Password policies and best practices in Cybersecurity - Time & Space Complexity
We want to understand how the time it takes to check passwords grows as the number of users or password rules increases.
How does adding more rules or users affect the time needed to enforce password policies?
Analyze the time complexity of the following password validation process.
function validatePassword(password, rules) {
for (let rule of rules) {
if (!rule.check(password)) {
return false;
}
}
return true;
}
// rules is an array of functions checking conditions like length, digits, symbols
// password is a string to validate
This code checks a password against a list of rules one by one and stops if any rule fails.
- Primary operation: Looping through each password rule to check it.
- How many times: Once for each rule until a failure or all pass.
As the number of rules grows, the time to check a password grows roughly the same amount.
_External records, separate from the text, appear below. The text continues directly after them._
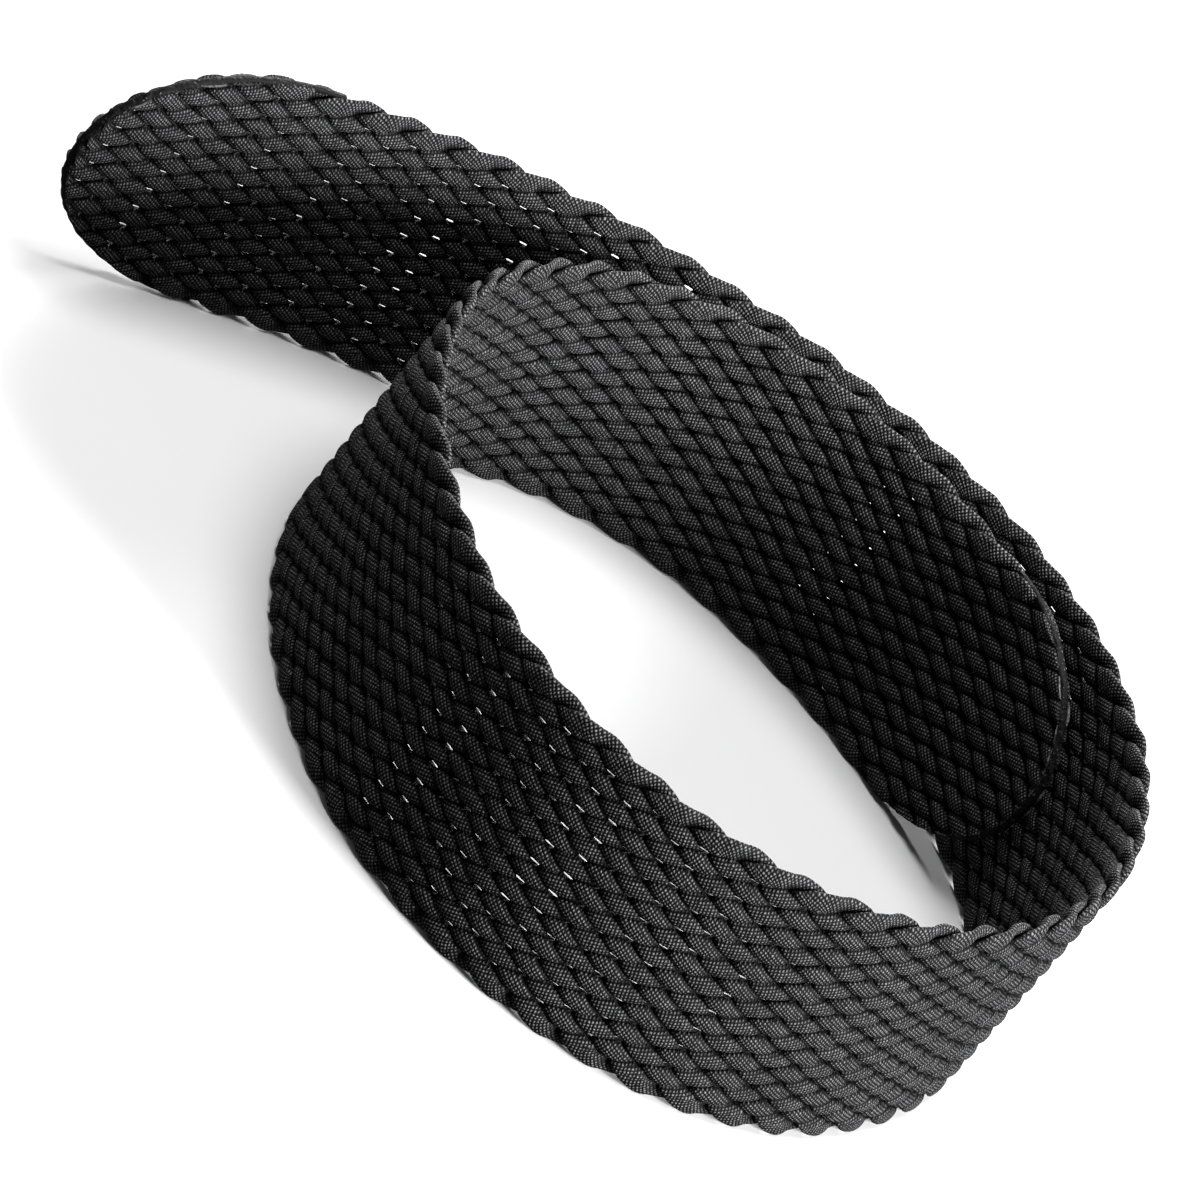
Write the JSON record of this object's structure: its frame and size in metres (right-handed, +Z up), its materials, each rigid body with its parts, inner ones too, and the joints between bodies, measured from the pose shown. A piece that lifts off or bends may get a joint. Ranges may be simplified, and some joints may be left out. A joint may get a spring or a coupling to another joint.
{
  "type": "esd wrist strap",
  "caption": "Flat-braided textile wrist band, loosely coiled on its edge into an overlapping loop with a free tail and rounded, heat-sealed ends.",
  "frame": {"origin": "middle of the bounding box in plan, on the surface the strap's long edge stands on", "axes": "+Z up, along the loop's axis and across the strap's width; +X to the right and +Y away, with the tail running off towards -X on the far side"},
  "size_m": [0.0852, 0.0638, 0.02],
  "materials": {
    "braid": "matte charcoal-black braided yarn",
    "melted_rim": "melted and trimmed yarn ends"
  },
  "bodies": {
    "loop": {"loop_cord_01": "braid", "loop_cord_02": "braid", "loop_cord_03": "braid", "loop_cord_04": "braid", "loop_cord_05": "braid", "loop_cord_06": "braid", "loop_cord_07": "braid", "loop_cord_08": "braid", "loop_cord_09": "braid", "loop_cord_10": "braid", "loop_cord_11": "braid", "loop_cord_12": "braid", "loop_cord_13": "braid", "loop_cord_14": "braid", "loop_cord_15": "braid", "loop_cord_16": "braid", "loop_cord_17": "braid", "loop_cord_18": "braid", "loop_cord_19": "braid", "loop_cord_20": "braid", "loop_cord_21": "braid", "loop_cord_22": "braid", "loop_cord_23": "braid"},
    "tail": {"tail_cords_01_to_02": "braid", "tail_cords_03_to_04": "braid", "tail_cords_05_to_06": "braid", "tail_cords_07_to_08": "braid", "tail_cords_09_to_10": "braid", "tail_cords_11_to_12": "braid", "tail_cords_13_to_14": "braid", "tail_cords_15_to_16": "braid", "tail_cords_17_to_18": "braid", "tail_cords_19_to_20": "braid", "tail_cords_21_to_22": "braid", "tail_cords_23_to_23": "braid", "tail_tip_rim": "melted_rim"},
    "inner_end": {"end_cords_01_to_02": "braid", "end_cords_03_to_04": "braid", "end_cords_05_to_06": "braid", "end_cords_07_to_08": "braid", "end_cords_09_to_10": "braid", "end_cords_11_to_12": "braid", "end_cords_13_to_14": "braid", "end_cords_15_to_16": "braid", "end_cords_17_to_18": "braid", "end_cords_19_to_20": "braid", "end_cords_21_to_22": "braid", "end_cords_23_to_23": "braid", "inner_tip_rim": "melted_rim"}
  },
  "joints": [
    {"name": "tail_flex", "type": "hinge", "parent": "loop", "child": "tail", "pos_m": [-0.00712, 0.02803, 0.01], "axis": [0, 0, 1], "range_deg": [-35, 6], "stiffness_Nm_per_rad": 0.002},
    {"name": "inner_end_flex", "type": "hinge", "parent": "loop", "child": "inner_end", "pos_m": [-0.00353, 0.02504, 0.01], "axis": [0, 0, 1], "range_deg": [-30, 0], "stiffness_Nm_per_rad": 0.002}
  ]
}
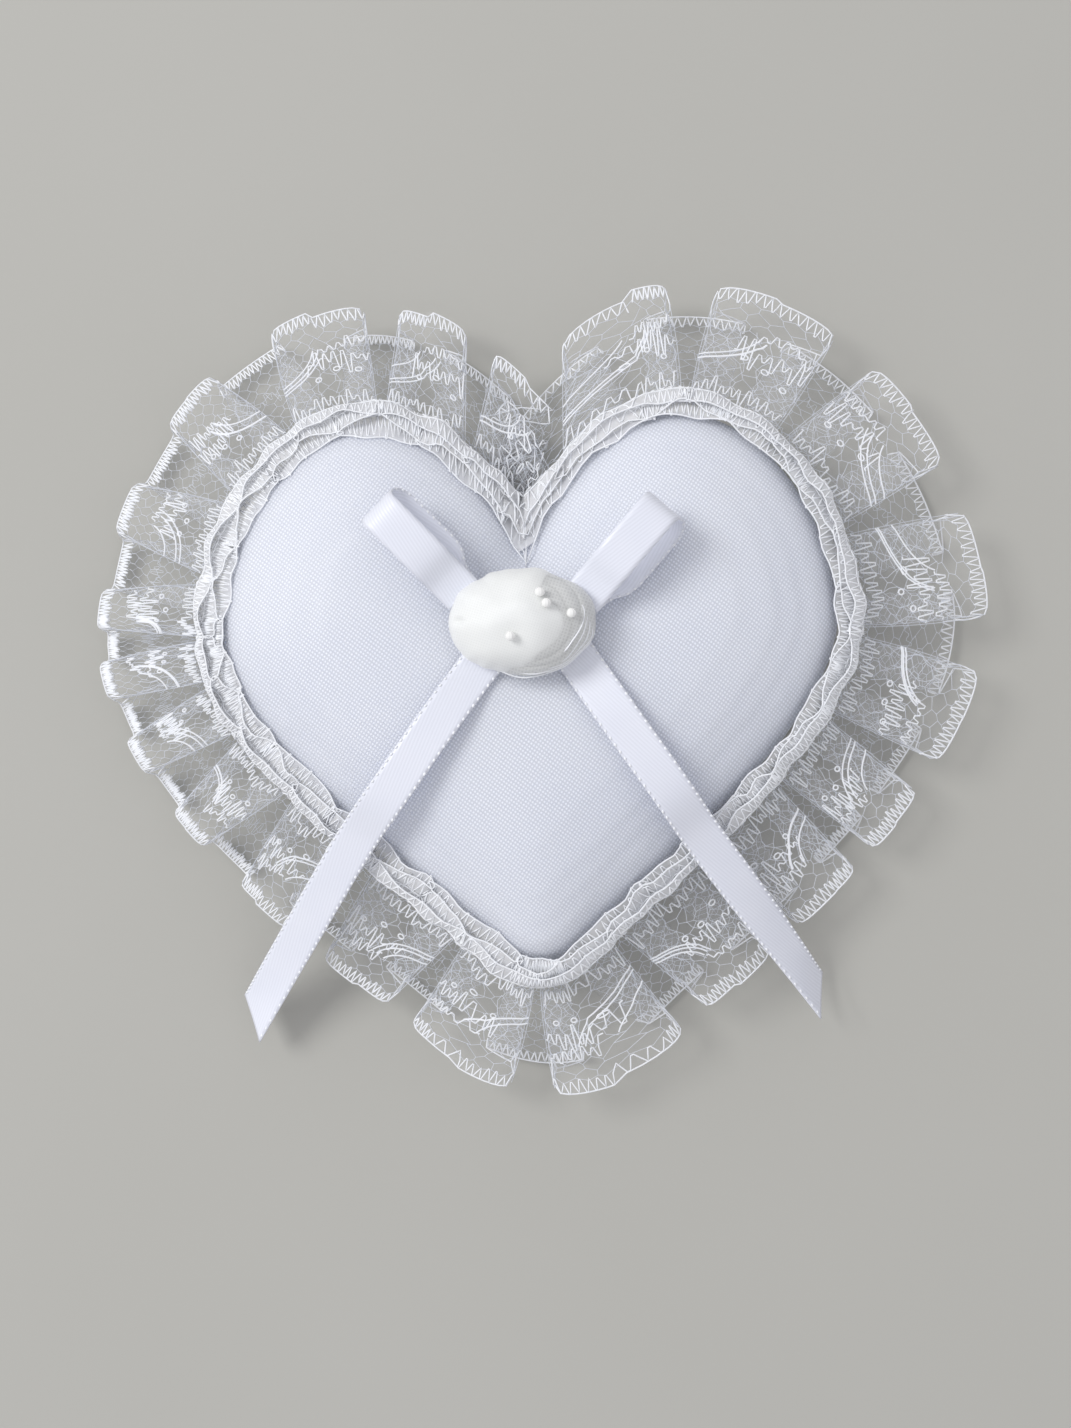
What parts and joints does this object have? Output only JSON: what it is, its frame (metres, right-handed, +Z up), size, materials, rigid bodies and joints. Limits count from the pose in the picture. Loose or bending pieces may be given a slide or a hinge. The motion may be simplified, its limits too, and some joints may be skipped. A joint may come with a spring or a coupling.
{
  "type": "ring bearer pillow",
  "caption": "Heart-shaped satin cushion edged with a box-pleated lace frill, with a narrow ribbon bow, long tails and a padded sheer rosette with pearl beads at its centre.",
  "frame": {"origin": "the heart's centre, at its widest level, on the flat of the back where the pillow rests", "axes": "+X to the right across the heart, +Y towards the notch between the lobes, +Z up through the bow"},
  "size_m": [0.1462, 0.1339, 0.0368],
  "materials": {
    "satin": "woven polyester satin, soft sheen",
    "lace": "raschel lace, matt",
    "ribbon": "satin ribbon with picot selvages, soft sheen",
    "sheer": "sheer organza over padding, matt",
    "pearl": "pearlised bead",
    "thread": "spun polyester sewing thread",
    "filling": "polyester fibre filling"
  },
  "bodies": {
    "pillow": {"top_cover": "satin", "back_cover": "satin", "fibre_filling": "filling", "seam_thread": "thread", "lace_frill": "lace", "lace_heading": "lace", "gathering_thread": "thread", "bow_crossing": "ribbon", "binding_thread": "thread", "tack_thread": "thread", "rosette_pad": "filling", "rosette_cover": "sheer", "rosette_overlay": "sheer", "pearl_1": "pearl", "pearl_2": "pearl", "pearl_3": "pearl", "pearl_4": "pearl"},
    "bow_loop_left": {"bow_loop_left": "ribbon"},
    "bow_loop_right": {"bow_loop_right": "ribbon"},
    "ribbon_tail_left": {"ribbon_tail_left": "ribbon"},
    "ribbon_tail_right": {"ribbon_tail_right": "ribbon"}
  },
  "joints": [
    {"name": "loop_left_lift", "type": "hinge", "parent": "pillow", "child": "bow_loop_left", "pos_m": [-0.01167, 0.00673, 0.02628], "axis": [0.7314, 0.682, 0], "range_deg": [0, 45]},
    {"name": "loop_right_lift", "type": "hinge", "parent": "pillow", "child": "bow_loop_right", "pos_m": [0.01045, 0.00541, 0.02628], "axis": [0.7314, -0.682, 0], "range_deg": [0, 45]},
    {"name": "tail_left_lift", "type": "hinge", "parent": "pillow", "child": "ribbon_tail_left", "pos_m": [-0.00892, -0.00816, 0.02628], "axis": [-0.8329, 0.5534, 0], "range_deg": [0, 75]},
    {"name": "tail_right_lift", "type": "hinge", "parent": "pillow", "child": "ribbon_tail_right", "pos_m": [0.00844, -0.00692, 0.02628], "axis": [-0.8141, -0.5807, 0], "range_deg": [0, 75]}
  ]
}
| Input Size (number of rules) | Approx. Operations |
|---|---|
| 10 | 10 checks |
| 100 | 100 checks |
| 1000 | 1000 checks |
Pattern observation: The time grows directly with the number of rules; doubling rules doubles the checks.
Time Complexity: O(n)
This means the time to validate a password grows in a straight line as the number of rules increases.
[X] Wrong: "Adding more rules won't affect validation time much because checks are simple."
[OK] Correct: Each rule adds a check, so more rules mean more work and longer validation time.
Understanding how password validation time grows helps you design secure systems that stay fast as they grow.
"What if we stopped checking rules as soon as one fails? How would that change the time complexity in practice?"